Sumar’s leader and deputy prime minsiter, Yolanda Díaz, welcomed the initiative, demanding it be done as soon as possible. “It is not enough for us to have it happen in the summer (recognition of the Palestinian state), we should do it immediately,” she said.

Sumar is aware of mounting opposition among workers and youth on its left. The stench of hypocrisy stemming from the PSOE-Sumar government is so evident that Díaz had to defend herself, going on prime-time television to say: “The president of the government is leading the ceasefire in Palestine. I value this because it seems that the government of Spain is not doing anything.” In reality, he is doing something: providing weapons to support Israel’s genocidal offensive in Gaza.

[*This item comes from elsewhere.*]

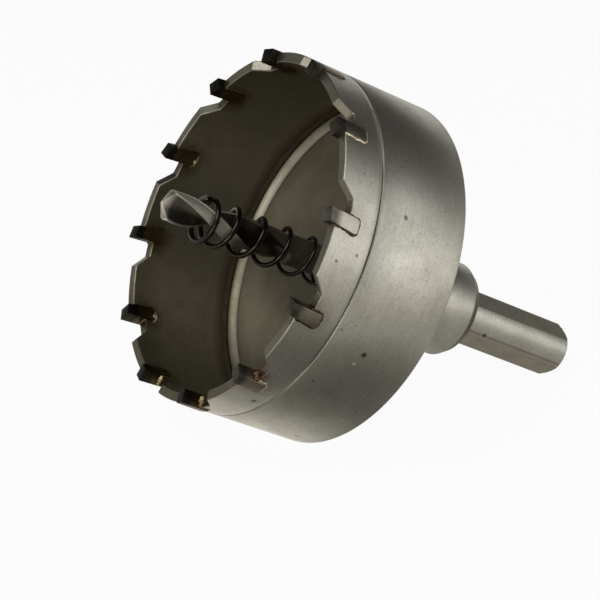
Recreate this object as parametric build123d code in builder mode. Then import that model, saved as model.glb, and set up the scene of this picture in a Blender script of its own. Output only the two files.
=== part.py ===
from build123d import *
from math import atan2, ceil, cos, degrees, pi, radians, sin, tan
import os

# Carbide-tipped hole saw for steel plate, in millimetres, lying on a bench at +Z up. It leans on
# the rear edge of its cup and on the end of its shank, with its teeth and pilot drill off the
# bench. Along the tool's own axis, 0 is the crown between the teeth and the shank is behind it.

# Cup: one turned piece with the boss and the shank.
cup_diameter = 80.0
cup_length = 33.0
cup_wall = 2.3
web_thickness = 5.0
corner_chamfer = 1.7
rear_chamfer = 0.5
outer_line_place = 10.0
outer_line_width = 0.6
outer_line_depth = 0.3

# Boss that holds the pilot drill, and the three-flat shank behind it.
boss_diameter = 22.3
boss_length = 30.0
boss_taper_length = 2.0
boss_taper_depth = 1.2
shank_diameter = 12.8
shank_length = 32.0
shank_chamfer = 1.0
shank_chamfer_round = 4.0
flat_count = 3
flat_depth = 0.86
flat_turn = 20.0

# Teeth: carbide tips brazed into slots of the crown, each with a gullet in front of it.
tooth_count = 12
first_tooth = 7.5
gullet_floor = 3.3
gullet_ramp = 3.3
gullet_depth = 3.1
gullet_corner = 1.0
tip_thickness = 3.0
tip_stand = 1.9
tip_seat = 5.6
tip_proud = 0.4
tip_rake = 4.0
tip_back = 8.0
tip_relief = 8.0
tip_corner = 0.8
braze_gap = 0.05

# Pilot drill, a two-flute twist drill held by its plain rear end, a little slack in its socket.
drill_diameter = 7.0
drill_stand = 18.0
drill_seat = 23.6
point_angle = 118.0
flute_length = 28.0
flute_lead = 44.0
flute_turn = 67.0
flute_radius = 2.9
flute_facets = 12
web_core = 1.0
drill_chamfer = 0.5
drill_clearance = 0.2
drill_touch = 0.02

# Ejector spring, which pushes the cut slug off the pilot drill.
spring_wire = 1.3
wire_facets = 8
spring_bore = 8.2
spring_stand = 8.0
spring_pitch = 6.9
closed_pitch = 1.4
closed_turns = 1.15
spring_gap = 0.15

# Grub screw that clamps the pilot drill.
screw_diameter = 6.0
screw_length = 7.0
screw_hex = 3.0
screw_socket = 3.5
screw_place = 15.0
screw_turn = 260.0
screw_chamfer = 0.5
screw_point_chamfer = 1.0
screw_clearance = 0.1

# Sizes that follow.
cup_radius = cup_diameter / 2
bore_radius = cup_radius - cup_wall
floor_place = cup_length - web_thickness
boss_radius = boss_diameter / 2
boss_end = cup_length + boss_length
shank_radius = shank_diameter / 2
shank_end = boss_end + shank_length
drill_radius = drill_diameter / 2
drill_end = cup_length + drill_seat
socket_radius = drill_radius + drill_clearance
socket_end = drill_end + drill_clearance

# How it lies: the cup's rear edge and the shank's rear edge touch the bench.
rear_edge = cup_length - rear_chamfer
shank_edge = shank_end - shank_chamfer
lean = atan2(cup_radius - shank_radius, shank_edge - rear_edge)
crown_height = cup_radius * cos(lean) + rear_edge * sin(lean)
front_reach = tip_stand * cos(lean) + (cup_radius + tip_proud) * sin(lean)
rear_reach = shank_end * cos(lean) + (shank_radius - shank_chamfer) * sin(lean)
crown_centre = Vector((front_reach - rear_reach) / 2, 0, crown_height)

# The tool's plane lies on the crown: its x points up from the axis and its z runs to the shank.
tool = Plane(
    origin=crown_centre,
    x_dir=(sin(lean), 0, cos(lean)),
    z_dir=(cos(lean), 0, -sin(lean)),
)
tool_axis = Axis(tool.origin, tool.z_dir)
section = Plane(origin=tool.origin, x_dir=tool.x_dir, z_dir=-tool.y_dir)

# The drill's plane is the tool's, turned about the middle of the drill's socket by the slack that
# the drill has there, so that its point droops below the tool's axis.
drill_hold = (floor_place + drill_end) / 2
droop = 2 * (drill_clearance - drill_touch) / (drill_end - floor_place)
drill_plane = Plane(
    origin=tool.origin + tool.z_dir * drill_hold,
    x_dir=tool.x_dir * cos(droop) - tool.z_dir * sin(droop),
    z_dir=tool.z_dir * cos(droop) + tool.x_dir * sin(droop),
).offset(-drill_hold)
drill_axis = Axis(drill_plane.origin, drill_plane.z_dir)
drill_section = Plane(
    origin=drill_plane.origin,
    x_dir=drill_plane.x_dir,
    z_dir=-drill_plane.y_dir,
)


def outward_plane(turn, place=0.0, height=0.0):
    """Plane that looks out from the axis: x along the turn, y to the shank, at a place and height."""
    angle = radians(turn)
    outward = tool.x_dir * cos(angle) + tool.y_dir * sin(angle)
    along = tool.y_dir * cos(angle) - tool.x_dir * sin(angle)
    origin = tool.origin + tool.z_dir * place + outward * height
    return Plane(origin=origin, x_dir=along, z_dir=outward)


def tip_outline(gap):
    """Side view of a carbide tip about its middle on the crown, with a gap round its seat."""
    rake = tan(radians(tip_rake))
    back = tan(radians(tip_back))
    relief = tan(radians(tip_relief))
    front_x = -tip_thickness / 2 - gap
    back_x = tip_thickness / 2 + gap
    seat = tip_seat + gap
    edge = Vector(front_x - tip_stand * rake, -tip_stand)
    heel_x = (back_x - back * (tip_stand + relief * edge.X)) / (1 - back * relief)
    heel = Vector(heel_x, edge.Y + (heel_x - edge.X) * relief)
    return [edge, heel, Vector(back_x + seat * back, seat), Vector(front_x + seat * rake, seat)]


def tip_profile(gap):
    """Face of a carbide tip, or of its slot with a gap, with round corners on its seat."""
    with BuildSketch() as profile:
        with BuildLine():
            Polyline(*tip_outline(gap), close=True)
        make_face()
        fillet(profile.vertices().group_by(Axis.Y)[-1], tip_corner + gap)
    return profile.sketch


tooth_turns = [first_tooth + index * 360 / tooth_count for index in range(tooth_count)]
gullet_length = gullet_floor + gullet_ramp
gullet_back_turn = degrees((tip_thickness + gullet_length) / 2 / cup_radius)
cut_start = bore_radius - cup_wall
cut_reach = 3 * cup_wall
slot_planes = [outward_plane(turn, 0, cut_start) for turn in tooth_turns]
gullet_planes = [outward_plane(turn - gullet_back_turn, 0, cut_start) for turn in tooth_turns]

# One turned piece: cup, web, boss and shank.
line_front = outer_line_place - outer_line_width / 2
line_back = outer_line_place + outer_line_width / 2
with BuildPart() as saw_body:
    with BuildSketch(section):
        with BuildLine():
            Polyline(
                (bore_radius - corner_chamfer, floor_place),
                (bore_radius, floor_place - corner_chamfer),
                (bore_radius, 0),
                (cup_radius, 0),
                (cup_radius, line_front),
                (cup_radius - outer_line_depth, outer_line_place),
                (cup_radius, line_back),
                (cup_radius, rear_edge),
                (cup_radius - rear_chamfer, cup_length),
                (boss_radius, cup_length),
                (boss_radius, boss_end - boss_taper_length),
                (boss_radius - boss_taper_depth, boss_end),
                (shank_radius, boss_end),
                (shank_radius, shank_edge),
            )
            RadiusArc(
                (shank_radius, shank_edge),
                (shank_radius - shank_chamfer, shank_end),
                -shank_chamfer_round,
            )
            Polyline(
                (shank_radius - shank_chamfer, shank_end),
                (0, shank_end),
                (0, socket_end + socket_radius / tan(radians(point_angle / 2))),
                (socket_radius, socket_end),
                (socket_radius, floor_place),
                (bore_radius - corner_chamfer, floor_place),
            )
        make_face()
    revolve(axis=tool_axis)

    # Three flats for the jaws of a drill chuck.
    with BuildSketch(tool.offset(boss_end)):
        with PolarLocations(shank_radius * 2 - flat_depth, flat_count, flat_turn):
            Rectangle(shank_diameter, shank_diameter)
    extrude(amount=shank_length, mode=Mode.SUBTRACT)

    # Gullet in front of each tooth: a ramp down from the crown and a flat floor up to the tip.
    with BuildSketch(*gullet_planes) as gullet:
        with BuildLine():
            Polyline(
                (-gullet_length / 2, -gullet_depth),
                (-gullet_length / 2, 0),
                (gullet_ramp - gullet_length / 2, gullet_depth),
                (gullet_length / 2 + tip_thickness / 2, gullet_depth),
                (gullet_length / 2 + tip_thickness / 2, -gullet_depth),
                close=True,
            )
        make_face()
        fillet(gullet.vertices().group_by(Axis.Y)[-1].sort_by(Axis.X)[0], gullet_corner)
    extrude(amount=cut_reach, mode=Mode.SUBTRACT)

    # Slot for each carbide tip.
    with BuildSketch(*slot_planes):
        add(tip_profile(braze_gap))
    extrude(amount=cut_reach, mode=Mode.SUBTRACT)

    # Tapped hole for the grub screw, from the boss's side into the drill socket.
    with BuildSketch(outward_plane(screw_turn, cup_length + screw_place)):
        Circle(screw_diameter / 2 + screw_clearance)
    extrude(amount=boss_diameter, mode=Mode.SUBTRACT)

saw_body.part.label = "saw_body"

# Carbide tips, one solid for each tooth.
tip_names = [f"carbide_tip_{index + 1:02d}" for index in range(tooth_count)]
tip_parts = []
for name, turn in zip(tip_names, tooth_turns):
    with BuildPart() as carbide_tip:
        with BuildSketch(outward_plane(turn, 0, bore_radius - tip_proud)):
            add(tip_profile(0))
        extrude(amount=cup_wall + 2 * tip_proud)
    carbide_tip.part.label = name
    tip_parts.append(carbide_tip.part)

# Pilot drill: a pointed rod with two flutes cut along a right-hand helix.
point_height = drill_radius / tan(radians(point_angle / 2))
drill_tip = drill_plane.origin - drill_plane.z_dir * drill_stand
flute_centre = web_core / 2 + flute_radius
with BuildPart() as pilot_drill:
    with BuildSketch(drill_section):
        with BuildLine():
            Polyline(
                (0, -drill_stand),
                (drill_radius, point_height - drill_stand),
                (drill_radius, drill_end - drill_chamfer),
                (drill_radius - drill_chamfer, drill_end),
                (0, drill_end),
                close=True,
            )
        make_face()
    revolve(axis=drill_axis)
    for turn in (flute_turn, flute_turn + 180):
        with BuildLine() as flute_path:
            Helix(flute_lead, flute_length, flute_centre, drill_tip, drill_plane.z_dir)
        start = drill_plane.to_local_coords(flute_path.line @ 0)
        flute_line = flute_path.line.rotate(drill_axis, turn - degrees(atan2(start.Y, start.X)))
        with BuildSketch(Plane(flute_line @ 0, z_dir=flute_line % 0)):
            RegularPolygon(flute_radius, flute_facets)
        sweep(path=flute_line, is_frenet=True, mode=Mode.SUBTRACT)
        with Locations(flute_line @ 1):
            Sphere(flute_radius, mode=Mode.SUBTRACT)
pilot_drill.part.label = "pilot_drill"

# Ejector spring: a left-hand coil with closed ends, hanging on the drill by its own weight.
coil_radius = (spring_bore + spring_wire) / 2
spring_sag = spring_bore / 2 - drill_radius - spring_gap
spring_front = spring_wire / 2 - spring_stand
spring_rear = floor_place - spring_wire / 2 - spring_gap
open_turns = (spring_rear - spring_front - 2 * closed_turns * closed_pitch) / spring_pitch
coil_turns = open_turns + 2 * closed_turns
points_per_turn = 12
point_count = ceil(coil_turns * points_per_turn)
coil_points = []
for index in range(point_count + 1):
    turns = coil_turns * index / point_count
    open_part = min(max(turns - closed_turns, 0), open_turns)
    place = spring_front + spring_pitch * open_part + closed_pitch * (turns - open_part)
    up = coil_radius * cos(2 * pi * turns) - spring_sag
    across = -coil_radius * sin(2 * pi * turns)
    coil_points.append(drill_plane.from_local_coords(Vector(up, across, place)))
with BuildPart() as ejector_spring:
    with BuildLine() as coil_path:
        Spline(*coil_points)
    with BuildSketch(Plane(coil_path.line @ 0, z_dir=coil_path.line % 0)):
        RegularPolygon(spring_wire / 2, wire_facets)
    sweep(path=coil_path.line, is_frenet=True)
ejector_spring.part.label = "ejector_spring"

# Grub screw with a hexagon socket, its point on the drill.
screw_front = drill_radius + braze_gap
with BuildPart() as grub_screw:
    screw_plane = outward_plane(screw_turn, cup_length + screw_place, screw_front)
    with BuildSketch(screw_plane):
        Circle(screw_diameter / 2)
    extrude(amount=screw_length)
    end_edges = grub_screw.edges().filter_by(GeomType.CIRCLE)
    screw_axis = Axis(screw_plane.origin, screw_plane.z_dir)
    chamfer(end_edges.sort_by(screw_axis)[0], screw_point_chamfer)
    chamfer(end_edges.sort_by(screw_axis)[-1], screw_chamfer)
    with BuildSketch(screw_plane.offset(screw_length)):
        RegularPolygon(screw_hex / 2, 6, major_radius=False)
    extrude(amount=-screw_socket, mode=Mode.SUBTRACT)
grub_screw.part.label = "grub_screw"

os.makedirs("parts", exist_ok=True)
export_step(saw_body.part, "parts/saw_body.step")
for name, tip in zip(tip_names, tip_parts):
    export_step(tip, f"parts/{name}.step")
export_step(pilot_drill.part, "parts/pilot_drill.step")
export_step(ejector_spring.part, "parts/ejector_spring.step")
export_step(grub_screw.part, "parts/grub_screw.step")
print(f"lean {degrees(lean):.2f} degrees, crown centre {crown_centre}")
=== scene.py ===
import bmesh, bpy
from math import acos, atan2, ceil, cos, degrees, pi, radians, sin, sqrt, tan
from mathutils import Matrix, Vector, noise
from mathutils.geometry import delaunay_2d_cdt


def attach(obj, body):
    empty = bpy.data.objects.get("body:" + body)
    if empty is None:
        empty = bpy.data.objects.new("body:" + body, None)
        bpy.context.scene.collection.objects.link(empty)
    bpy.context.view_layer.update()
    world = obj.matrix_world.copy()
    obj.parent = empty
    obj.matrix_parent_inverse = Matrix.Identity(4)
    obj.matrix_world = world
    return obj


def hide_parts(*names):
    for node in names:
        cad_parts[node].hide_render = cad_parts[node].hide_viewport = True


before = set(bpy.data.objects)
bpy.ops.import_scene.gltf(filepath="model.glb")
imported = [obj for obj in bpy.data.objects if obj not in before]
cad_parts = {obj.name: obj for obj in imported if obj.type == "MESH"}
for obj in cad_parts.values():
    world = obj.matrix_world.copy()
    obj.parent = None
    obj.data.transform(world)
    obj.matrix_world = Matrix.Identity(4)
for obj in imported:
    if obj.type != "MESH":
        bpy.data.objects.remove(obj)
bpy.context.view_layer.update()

# The bench, the light and the camera. The saw leans back on its cup's rear edge and its shank's end,
# on a pale bench, and the camera looks into the open cup from the front and a little above. Lengths
# are in millimetres until a piece is made.
MM = 0.001
cup_radius, rear_edge, shank_radius, shank_edge = 40.0, 32.5, 6.4, 94.0
crown_ahead = 32.460
lean = atan2(cup_radius - shank_radius, shank_edge - rear_edge)
crown_centre = Vector((-crown_ahead, 0, cup_radius * cos(lean) + rear_edge * sin(lean)))
tool_up = Vector((sin(lean), 0, cos(lean)))
tool_across = Vector((0, -1, 0))
tool_back = Vector((cos(lean), 0, -sin(lean)))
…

This is well known by the Spanish population and, above all, by voters of the PSOE and Sumar. These two parties are so discredited that their photo-up organised in February, held under a “Freedom for Palestine” banner, gathered only 3,000 people.

This contrasts with the hundreds of thousands of protesters across Spain and globally who have mobilized in support of Palestine since Israel began its military operation against Gaza on October 7.

The interests of Arab workers and the interests of Jewish workers can be secured only through the dissolution of the existing state of Israel and its replacement by a multinational state, with full democratic and social rights for Jews and Arabs. This requires building an international socialist, anti-war movement in the working class, opposed to cynical middle class reactionaries like Podemos and Sumar.